--- START OF Material ---

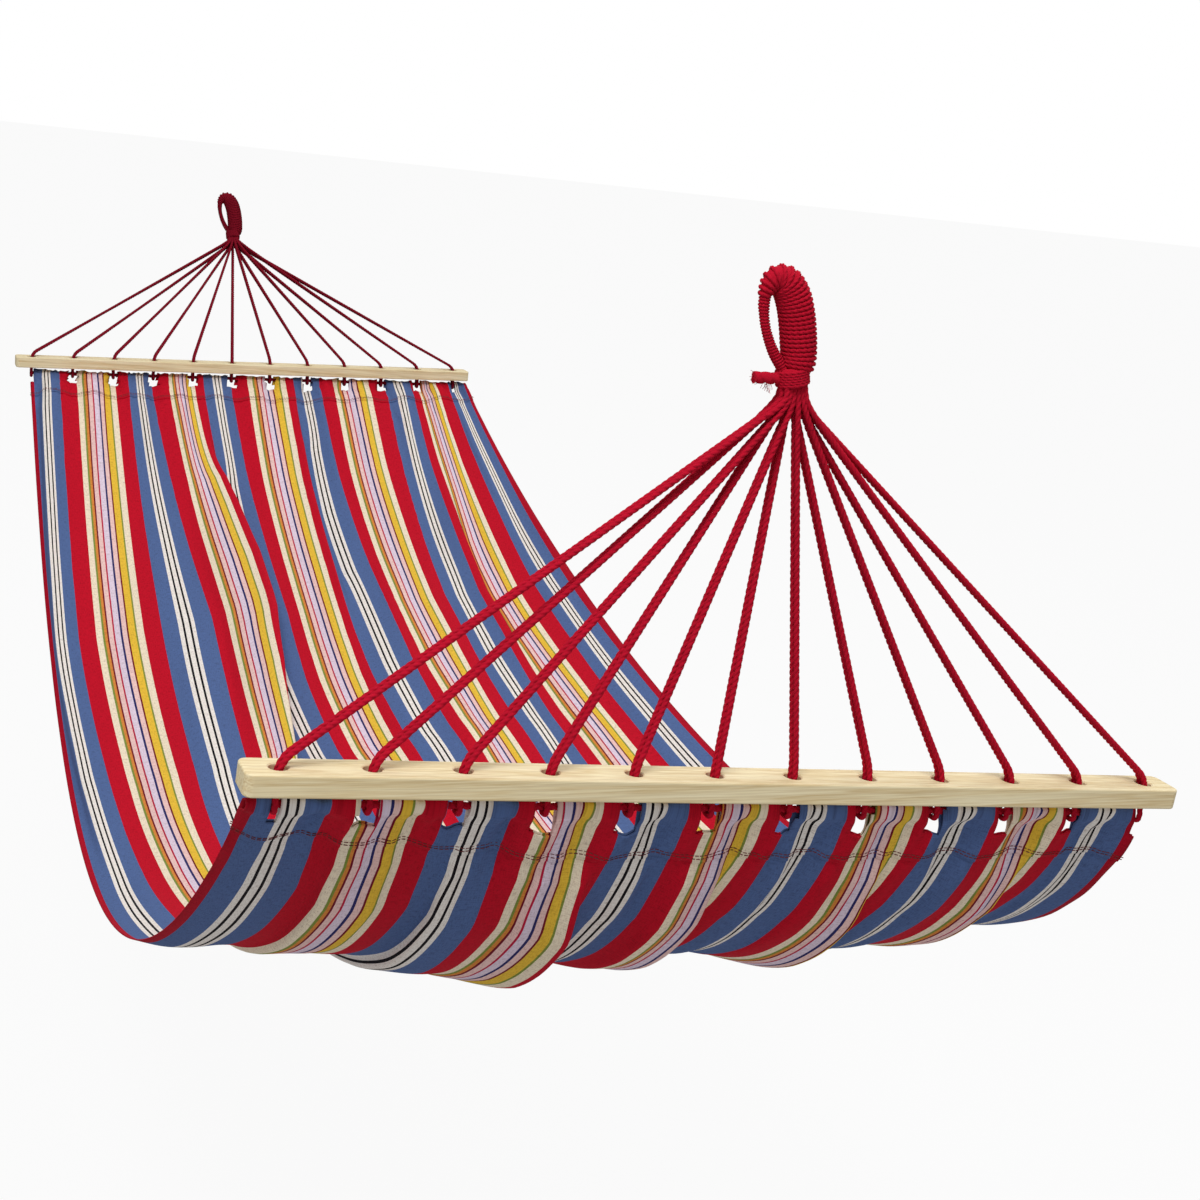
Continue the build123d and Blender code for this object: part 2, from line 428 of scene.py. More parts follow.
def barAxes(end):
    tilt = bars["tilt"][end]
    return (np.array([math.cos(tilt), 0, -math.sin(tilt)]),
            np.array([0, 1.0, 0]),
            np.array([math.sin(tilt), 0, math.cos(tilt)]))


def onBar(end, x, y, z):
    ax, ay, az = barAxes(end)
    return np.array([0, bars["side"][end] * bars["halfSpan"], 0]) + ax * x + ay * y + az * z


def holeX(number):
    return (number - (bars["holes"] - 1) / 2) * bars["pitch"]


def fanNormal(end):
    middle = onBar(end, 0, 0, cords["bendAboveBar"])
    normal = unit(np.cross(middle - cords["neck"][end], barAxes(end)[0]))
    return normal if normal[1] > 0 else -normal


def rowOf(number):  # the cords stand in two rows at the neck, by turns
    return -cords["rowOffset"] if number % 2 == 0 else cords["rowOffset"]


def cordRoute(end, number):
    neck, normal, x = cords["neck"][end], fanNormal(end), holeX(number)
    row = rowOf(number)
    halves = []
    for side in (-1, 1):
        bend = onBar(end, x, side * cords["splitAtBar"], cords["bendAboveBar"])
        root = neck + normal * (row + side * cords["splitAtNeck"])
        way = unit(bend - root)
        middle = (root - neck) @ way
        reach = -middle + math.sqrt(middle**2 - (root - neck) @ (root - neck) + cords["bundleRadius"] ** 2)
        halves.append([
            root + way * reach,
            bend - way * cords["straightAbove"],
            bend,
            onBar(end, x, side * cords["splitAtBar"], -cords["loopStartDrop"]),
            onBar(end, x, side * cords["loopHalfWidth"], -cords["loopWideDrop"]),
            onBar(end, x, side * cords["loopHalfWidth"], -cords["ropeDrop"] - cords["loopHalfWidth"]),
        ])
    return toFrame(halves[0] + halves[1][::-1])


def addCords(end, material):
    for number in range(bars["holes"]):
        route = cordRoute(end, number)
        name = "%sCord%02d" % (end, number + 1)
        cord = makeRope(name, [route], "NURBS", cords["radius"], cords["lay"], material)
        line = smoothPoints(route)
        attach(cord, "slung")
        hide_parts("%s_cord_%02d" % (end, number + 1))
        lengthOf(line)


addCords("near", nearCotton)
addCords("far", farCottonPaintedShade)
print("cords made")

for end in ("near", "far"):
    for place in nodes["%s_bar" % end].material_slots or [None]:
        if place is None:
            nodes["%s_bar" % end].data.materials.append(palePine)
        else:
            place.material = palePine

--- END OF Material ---

Each line from the top of the material above through the line with "if number %" must be echoed exactly, and no other line.

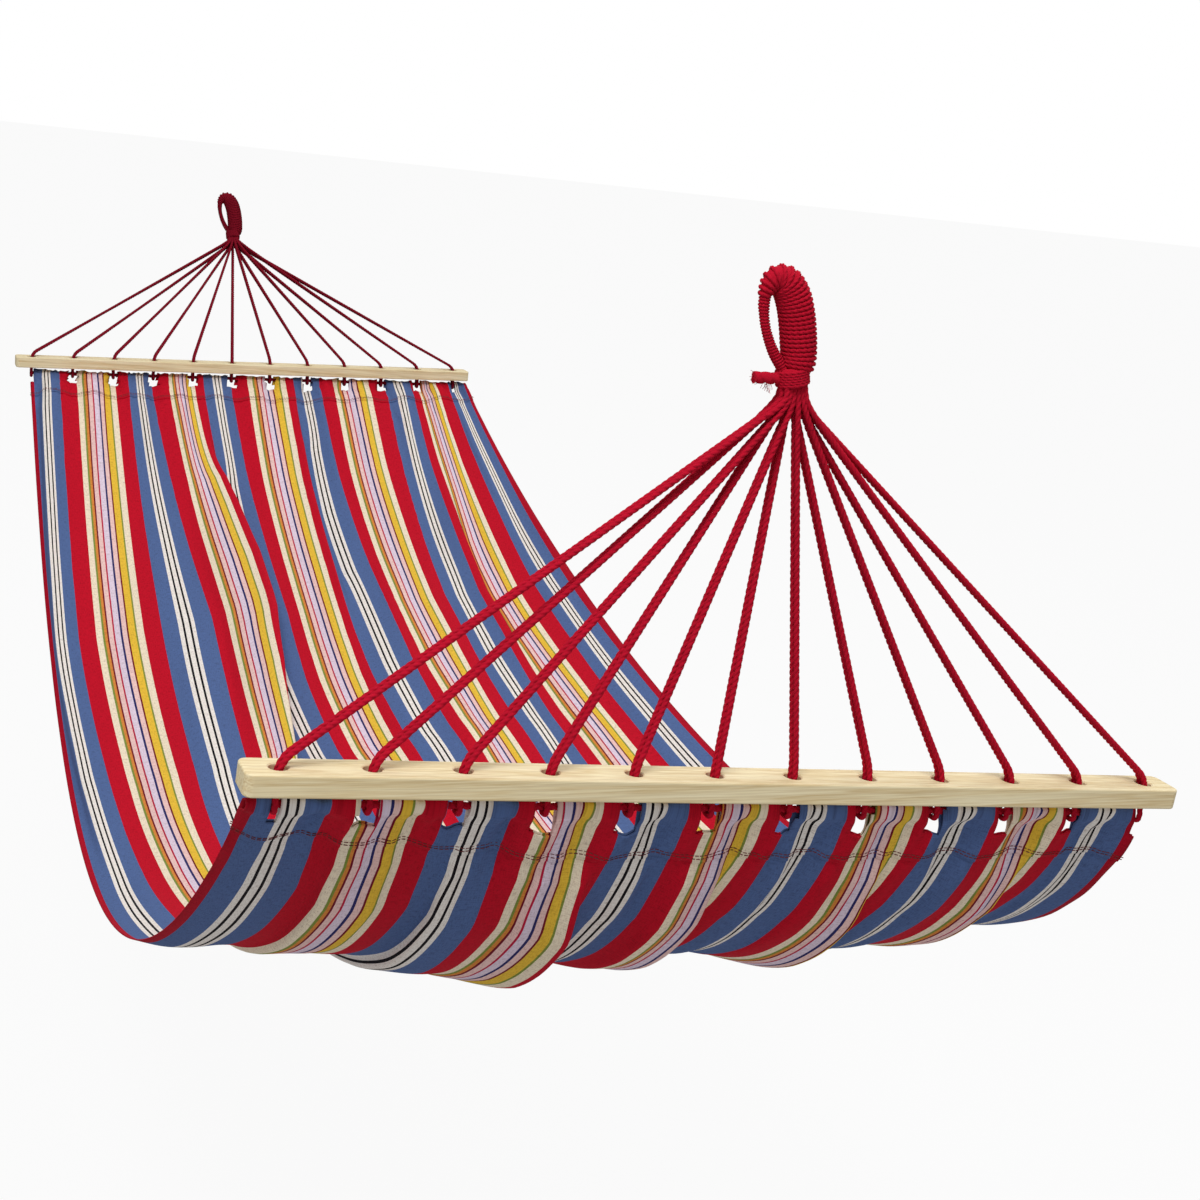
Continue the build123d and Blender code for this object: part 2, from line 428 of scene.py. More parts follow.
def barAxes(end):
    tilt = bars["tilt"][end]
    return (np.array([math.cos(tilt), 0, -math.sin(tilt)]),
            np.array([0, 1.0, 0]),
            np.array([math.sin(tilt), 0, math.cos(tilt)]))


def onBar(end, x, y, z):
    ax, ay, az = barAxes(end)
    return np.array([0, bars["side"][end] * bars["halfSpan"], 0]) + ax * x + ay * y + az * z


def holeX(number):
    return (number - (bars["holes"] - 1) / 2) * bars["pitch"]


def fanNormal(end):
    middle = onBar(end, 0, 0, cords["bendAboveBar"])
    normal = unit(np.cross(middle - cords["neck"][end], barAxes(end)[0]))
    return normal if normal[1] > 0 else -normal


def rowOf(number):  # the cords stand in two rows at the neck, by turns
    return -cords["rowOffset"] if number % 2 == 0 else cords["rowOffset"]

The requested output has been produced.